In Chicago on Monday, Gov. Quinn and Mayor Emanuel both attended Ebert’s memorial.  Jonathan Jackson (Rev. Jesse’s son) reported that he had just spoken with Spike Lee who asked Jackson to read aloud during proceedings: “Roger Ebert was a champion of my work and other black filmmakers.”  Even Passport, the Foreign Policy blog, commented on the importance of Ebert for popularizing foreign films in the Hollywood-dominated U.S.A.  Many independent directors were helped with distributing their work because Ebert graced them with some national visibility after watching their DVD.
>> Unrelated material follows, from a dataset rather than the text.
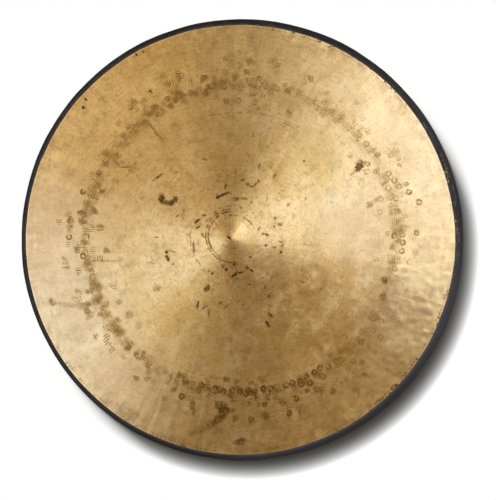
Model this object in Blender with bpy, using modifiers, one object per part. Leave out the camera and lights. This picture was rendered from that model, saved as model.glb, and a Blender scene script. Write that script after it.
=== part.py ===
"""A hammered bronze gong, 660 mm across, with a turned-back rim.

Run it with blender --background --python part.py, or from Blender's text editor.
The gong lies face up. The back edge of its rim is on z = 0, +Z is its axis and points out of
the playing face, and +Y is the side that is uppermost when the gong hangs. Lengths are in metres.
"""

import math

import bmesh
import bpy
from mathutils import Matrix, Vector

# Overall size
RIM_DIAMETER = 0.660  # outside, at the rim's back edge
RIM_DEPTH = 0.046  # from the rim's back edge up to the playing face's edge

# Playing face
FACE_DIAMETER = 0.631  # of the bright metal, where it meets the bend
FACE_WALL = 0.0024
BAND_RISE = 0.0054  # from the face's edge up to the shoulder
SHOULDER_DIAMETER = 0.460  # the line of hammer marks, where the slope changes
CENTRE_RISE = 0.0050  # from the shoulder up to the foot of the boss
SHOULDER_SOFTNESS = 0.024  # width over which the two slopes run into each other

# Boss, where the lathe held the plate. It sits a little to one side of the middle.
BOSS_DIAMETER = 0.078
BOSS_RISE = 0.0030
LATHE_CENTRE = (-0.0140, 0.0024)

# Rim
RIM_WALL = 0.0032
BEND_RADIUS = 0.0042  # outside of the bend
BACK_EDGE_ROUND = 0.0006

# Cord holes in the rim
CORD_HOLE_DIAMETER = 0.010
CORD_HOLE_ANGLE = math.radians(27)  # either side of +Y, about the gong's axis
CORD_HOLE_HEIGHT = 0.021  # of its middle above the back edge
HOLE_CUT_SPARE = 0.006  # how far the cutter stands out of each side of the wall

# Where the two finishes meet
SEAM_CLEARANCE = 0.0003

# How finely the round shapes are cut into flats
TURNED_STEPS = 96
BEND_POINTS = 6
EDGE_POINTS = 3
HOLE_STEPS = 24
INNER_RINGS = 6
BOSS_RINGS = 4
BAND_RINGS = 4

BRONZE_COLOUR = (0.52, 0.33, 0.13, 1.0)
SCALE_COLOUR = (0.028, 0.027, 0.030, 1.0)

FACE_RADIUS = FACE_DIAMETER / 2
SHOULDER_RADIUS = SHOULDER_DIAMETER / 2
BOSS_RADIUS = BOSS_DIAMETER / 2
RIM_RADIUS = RIM_DIAMETER / 2
BAND_SLOPE = BAND_RISE / (FACE_RADIUS - SHOULDER_RADIUS)
CENTRE_SLOPE = CENTRE_RISE / (SHOULDER_RADIUS - BOSS_RADIUS)


def clear_scene():
    for obj in list(bpy.data.objects):
        bpy.data.objects.remove(obj)


def new_collection(name):
    collection = bpy.data.collections.new(name)
    bpy.context.scene.collection.children.link(collection)
    return collection


def metal(name, colour, metallic, roughness):
    material = bpy.data.materials.new(name)
    material.use_nodes = True
    shader = material.node_tree.nodes["Principled BSDF"]
    shader.inputs["Base Color"].default_value = colour
    shader.inputs["Metallic"].default_value = metallic
    shader.inputs["Roughness"].default_value = roughness
    material.diffuse_color = colour
    return material


def smooth_step(t):
    t = min(max(t, 0.0), 1.0)
    return t * t * (3 - 2 * t)


def face_height(radius):
    """How high the playing face stands above the rim's back edge, at a distance from its middle."""
    outer = BAND_SLOPE * (FACE_RADIUS - radius)
    inner = BAND_RISE + CENTRE_SLOPE * (SHOULDER_RADIUS - radius)
    blend = smooth_step(0.5 + (radius - SHOULDER_RADIUS) / SHOULDER_SOFTNESS)
    dish = outer * blend + inner * (1 - blend)
    foot = BAND_RISE + CENTRE_RISE
    boss = foot + BOSS_RISE * smooth_step(1 - radius / BOSS_RADIUS)
    return RIM_DEPTH + (dish if radius > BOSS_RADIUS else boss)


def spaced(start, end, count):
    """count numbers from start towards end, without end itself."""
    return [start + (end - start) * i / count for i in range(count)]


def arc(centre, radius, start, end, count):
    """count + 1 points of (distance from axis, height) along an arc, angles from +X towards +Z."""
    angles = spaced(start, end, count) + [end]
    return [centre + radius * Vector((math.cos(a), math.sin(a))) for a in angles]


def face_section():
    """The face's section from the axis out along the top, down the seam and back along the under side."""
    half_soft = SHOULDER_SOFTNESS / 2
    radii = (
        spaced(0.0, BOSS_RADIUS, BOSS_RINGS)
        + spaced(BOSS_RADIUS, SHOULDER_RADIUS - half_soft, INNER_RINGS)
        + spaced(SHOULDER_RADIUS - half_soft, SHOULDER_RADIUS + half_soft, BAND_RINGS)
        + spaced(SHOULDER_RADIUS + half_soft, FACE_RADIUS, BAND_RINGS)
    )
    edge = Vector((FACE_RADIUS, RIM_DEPTH)) - band_outward() * SEAM_CLEARANCE
    top = [Vector((r, face_height(r))) for r in radii] + [edge]
    under = [point - Vector((0.0, FACE_WALL)) for point in top[:-1]]
    seam_foot = edge - band_normal() * FACE_WALL
    return top + [seam_foot] + under[::-1]


def band_normal():
    """The direction square to the face's outer band, as (outward, up)."""
    return Vector((BAND_SLOPE, 1.0)).normalized()


def band_outward():
    """The direction down the face's outer band, towards the rim."""
    return Vector((1.0, -BAND_SLOPE)).normalized()


def bend_centre():
    return Vector((FACE_RADIUS, RIM_DEPTH)) - band_normal() * BEND_RADIUS


def wall_flare():
    """The angle that the rim's wall leans out from straight down."""
    edge_centre = Vector((RIM_RADIUS - BACK_EDGE_ROUND, BACK_EDGE_ROUND))
    run = edge_centre - bend_centre()
    return math.atan2(run.y, run.x) + math.acos((BEND_RADIUS - BACK_EDGE_ROUND) / run.length)


def wall_normal():
    return Vector((math.cos(wall_flare()), math.sin(wall_flare())))


def wall_point(height, depth):
    """A point of the rim's wall at this height, this deep under its outer side."""
    down = Vector((math.sin(wall_flare()), -math.cos(wall_flare())))
    start = bend_centre() + wall_normal() * (BEND_RADIUS - depth)
    return start + down * (start.y - height) / math.cos(wall_flare())


def rim_section():
    """The rim's section: over the bend, down the outer side, across the back edge and up the inner side."""
    centre = bend_centre()
    flare = wall_flare()
    seam = math.atan2(band_normal().y, band_normal().x)
    outer_bend = arc(centre, BEND_RADIUS, seam, flare, BEND_POINTS)

    outer_corner = Vector((RIM_RADIUS - BACK_EDGE_ROUND, BACK_EDGE_ROUND))
    outer_edge = arc(outer_corner, BACK_EDGE_ROUND, flare, -math.pi / 2, EDGE_POINTS)
    inner_corner = wall_point(BACK_EDGE_ROUND, RIM_WALL - BACK_EDGE_ROUND)
    inner_edge = arc(inner_corner, BACK_EDGE_ROUND, -math.pi / 2, flare - math.pi, EDGE_POINTS)

    inner_bend = []
    for i in range(BEND_POINTS + 1):
        share = i / BEND_POINTS
        wall = RIM_WALL + (FACE_WALL - RIM_WALL) * share
        angle = flare + (seam - flare) * share
        inner_bend.append(centre + (BEND_RADIUS - wall) * Vector((math.cos(angle), math.sin(angle))))
    return outer_bend + outer_edge + inner_edge + inner_bend


def turned(name, section, closed, material, collection):
    """A solid of revolution about +Z, from a section of (distance from axis, height)."""
    mesh = bpy.data.meshes.new(name)
    points = [(point.x, 0.0, point.y) for point in section]
    edges = [(i, i + 1) for i in range(len(points) - 1)]
    if closed:
        edges.append((len(points) - 1, 0))
    mesh.from_pydata(points, edges, [])
    mesh.materials.append(material)
    obj = bpy.data.objects.new(name, mesh)
    collection.objects.link(obj)
    screw = obj.modifiers.new("turn", "SCREW")
    screw.axis = "Z"
    screw.angle = 2 * math.pi
    screw.steps = TURNED_STEPS
    screw.render_steps = TURNED_STEPS
    screw.use_merge_vertices = True
    screw.merge_threshold = 0.00001
    screw.use_smooth_shade = True
    return obj


def made_real(obj):
    """Turns an object's modifiers into its mesh."""
    graph = bpy.context.evaluated_depsgraph_get()
    mesh = bpy.data.meshes.new_from_object(obj.evaluated_get(graph))
    obj.modifiers.clear()
    obj.data = mesh


def centre_on_lathe(obj):
    """Slides the rings inside the shoulder sideways, more towards the middle, to the lathe's centre."""
    for vertex in obj.data.vertices:
        radius = math.hypot(vertex.co.x, vertex.co.y)
        share = 1 - smooth_step((radius - BOSS_RADIUS) / (SHOULDER_RADIUS - BOSS_RADIUS))
        vertex.co.x += share * LATHE_CENTRE[0]
        vertex.co.y += share * LATHE_CENTRE[1]


def smooth_shaded(obj):
    obj.data.shade_smooth()
    obj.data.set_sharp_from_angle(angle=math.radians(35))


def build_face(collection, material):
    face = turned("face", face_section(), False, material, collection)
    made_real(face)
    centre_on_lathe(face)
    smooth_shaded(face)
    return face


def cord_hole_cutter(side, collection):
    """A cylinder square to the rim's wall. side is -1 for the hole left of the top, 1 for the right."""
    flare = wall_flare()
    middle = wall_point(CORD_HOLE_HEIGHT, RIM_WALL / 2)
    mesh = bpy.data.meshes.new("cord_hole_cutter")
    shape = bmesh.new()
    bmesh.ops.create_cone(
        shape,
        cap_ends=True,
        segments=HOLE_STEPS,
        radius1=CORD_HOLE_DIAMETER / 2,
        radius2=CORD_HOLE_DIAMETER / 2,
        depth=RIM_WALL + 2 * HOLE_CUT_SPARE,
    )
    shape.to_mesh(mesh)
    shape.free()
    cutter = bpy.data.objects.new("cord_hole_cutter", mesh)
    collection.objects.link(cutter)
    # The cylinder's own axis is +Z. It is leaned to the wall's normal, then turned about the gong.
    lean = Matrix.Rotation(math.pi / 2 - flare, 4, "Y")
    place = Matrix.Translation((middle.x, 0.0, middle.y))
    turn = Matrix.Rotation(math.pi / 2 - side * CORD_HOLE_ANGLE, 4, "Z")
    cutter.matrix_world = turn @ place @ lean
    cutter.hide_render = True
    cutter.display_type = "WIRE"
    return cutter


def build_rim(collection, cutters, material):
    rim = turned("rim", rim_section(), True, material, collection)
    for side in (-1, 1):
        hole = rim.modifiers.new("cord_hole", "BOOLEAN")
        hole.operation = "DIFFERENCE"
        hole.solver = "EXACT"
        hole.object = cord_hole_cutter(side, cutters)
    made_real(rim)
    smooth_shaded(rim)
    return rim


def main():
    clear_scene()
    gong = new_collection("gong")
    cutters = new_collection("cutters")
    build_face(gong, metal("bronze", BRONZE_COLOUR, 1.0, 0.34))
    build_rim(gong, cutters, metal("forging_scale", SCALE_COLOUR, 0.3, 0.55))


main()
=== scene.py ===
"""The looks of a hammered bronze gong that lies face up: its beaten metal, its finish and a studio.

The bright playing face and the black turned-back rim are each modelled as a fine mesh that follows
the CAD section and adds the waviness of hammer work. Lengths are in metres, unless a name or a
comment says mm.
"""

import itertools
import math

import bpy
import numpy as np
from mathutils import Matrix, Vector


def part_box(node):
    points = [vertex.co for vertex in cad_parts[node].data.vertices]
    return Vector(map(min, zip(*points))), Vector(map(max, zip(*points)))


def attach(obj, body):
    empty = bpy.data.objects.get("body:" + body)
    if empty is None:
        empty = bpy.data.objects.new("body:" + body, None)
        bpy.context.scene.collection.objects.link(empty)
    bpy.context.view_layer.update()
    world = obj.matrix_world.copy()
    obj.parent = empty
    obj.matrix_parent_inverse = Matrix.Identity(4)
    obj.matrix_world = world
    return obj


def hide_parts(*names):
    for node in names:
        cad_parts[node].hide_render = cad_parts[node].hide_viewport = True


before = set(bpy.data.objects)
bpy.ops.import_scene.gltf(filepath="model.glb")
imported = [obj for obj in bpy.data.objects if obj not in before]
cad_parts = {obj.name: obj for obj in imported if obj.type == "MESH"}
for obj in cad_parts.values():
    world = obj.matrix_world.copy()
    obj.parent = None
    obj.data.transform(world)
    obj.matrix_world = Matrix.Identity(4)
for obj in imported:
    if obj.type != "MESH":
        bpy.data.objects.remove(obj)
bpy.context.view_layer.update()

# Sizes that come from the frame
RIM_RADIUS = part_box("rim")[1][0]
RIM_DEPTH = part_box("rim")[1][2]
TOP_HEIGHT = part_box("face")[1][2]

# The gong's section, as its maker beat it
FACE_RADIUS = 0.3155
FACE_WALL = 0.0024
BAND_RISE = 0.0054
SHOULDER_RADIUS = 0.230
CENTRE_RISE = 0.0050
SHOULDER_SOFTNESS = 0.024
BOSS_RADIUS = 0.039
LATHE_CENTRE = (-0.014, 0.0024)
RIM_WALL = 0.0032
BEND_RADIUS = 0.0042
BACK_EDGE_ROUND = 0.0006
CORD_HOLE_DIAMETER = 0.010
CORD_HOLE_ANGLE = math.radians(27)
CORD_HOLE_HEIGHT = 0.021
CORD_HOLE_CHAMFER = 0.0007
WORN_EDGE = ((0.45, 0.6), (0.0, 1.6))  # the steps of a hole's worn edge, out and down, in chamfers
CUTTER_REACH = 0.004  # how far a hole's cutter stands out past the wall

# Hammer work: how far each kind moves the metal
BROAD_DEPTH = 0.00030
DENT_DEPTH = 0.00006
OUTER_DENT_DEPTH = 0.00009
EDGE_DENT_DEPTH = 0.00019
RING_MARK_DEPTH = 0.00010
FOLD_DEPTH = 0.00008
CREASE_DEPTH = 0.00010
CRUMPLE_DEPTH = 0.00022
RAY_DEPTH = 0.00005
BEND_SWAY = 0.0007
FINE_BEND_SWAY = 0.0003
OVAL_LOSS = 0.0014
LUMP_LOSS = 0.0013
FINE_LOSS = 0.0004
RIM_DENT_DEPTH = 0.00045
RIM_GRAIN_DEPTH = 0.00025
HOLE_DENT_DEPTH = 0.0013
HOLE_DENT_HALF_WIDTH = 0.009
HOLE_DENT_HALF_HEIGHT = 0.014
WIDEST_ANGLE = math.radians(155)
PULLED_ANGLE = math.radians(335)  # the lower right, where the metal is pulled out of shape

# The camera, and the photograph's frame in pixels
PHOTO_WIDTH = 496
CAMERA_DISTANCE = 4.0
CAMERA_LEAN = (math.radians(3.04), math.radians(0.21))  # off the gong's axis, towards +X and +Y
CAMERA_AIM = (0.0099, -0.0152, 0.0)
PIXELS_PER_METRE = 672.7  # at the aim
SENSOR_MM = 36.0

# Where the table's shadow has faded into the backdrop: a circle a little down and right of the gong. The
# fade is a painted shadow edge: the table glows ever whiter towards this circle, and white past it
SHADOW_MIDDLE = (0.0094, -0.0134)
SHADOW_REACH = 0.3427
SHADOW_FADE = 0.0312
SHADOW_FADE_POWER = 2.6
FLOOR_HALF = 6.0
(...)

Les Blank was one of those indy filmmakers who Ebert praised when other critics missed his observational intelligence.  After 50 years of filmmaking, producing 42 documentary films and winning multiple awards, Blank passed away this week at the age of 77.  Two of his films are included in the National Film Registry. Blank is well-known for helping to expand the documentary film genre—not simply, as the New York Times described—for making films on the “periphery.”  I will always remember (and teach) Blank for “The Blues Accordin' to Lightnin’ Hopkins” (1968), a film that frames the roots and brilliance of Southern blues, without the intrusion of the filmmaker or voiceover.  Blank treated Cajun, Tex-Mex and Irish-American culture in smart, regional ways, observing what women in Louisiana kitchens were cooking or fiddle players in Appalachia were playing, allowing talent to speak for itself and helping America define itself in better ways.

I haven’t even started to describe Blank’s relationship to Werner Herzog, or his film “Burden of Dreams,” which defined Herzog’s career as much as Blank’s.   Ebert described this film as “one of the most remarkable documentaries ever made about the making of a movie.”  Blank—like Ebert—was noted for his humility, his willingness to engage with young filmmakers, the credit he gave to his female collaborators, and his great sense of humor.  Blank stayed at my house a few years ago in Chicago for visits to different universities.   Local film faculty still remember Blank (at age 75) rolling around his heavy suitcase full of t-shirts and DVDs that he self-distributed to libraries.  My partner and I took him around the city and watched as he pulled in several thousand dollars from sales, but—since he was in great shape--always insisted on carrying the suitcase himself.

Both men were hardworking to the very end.  They will be missed.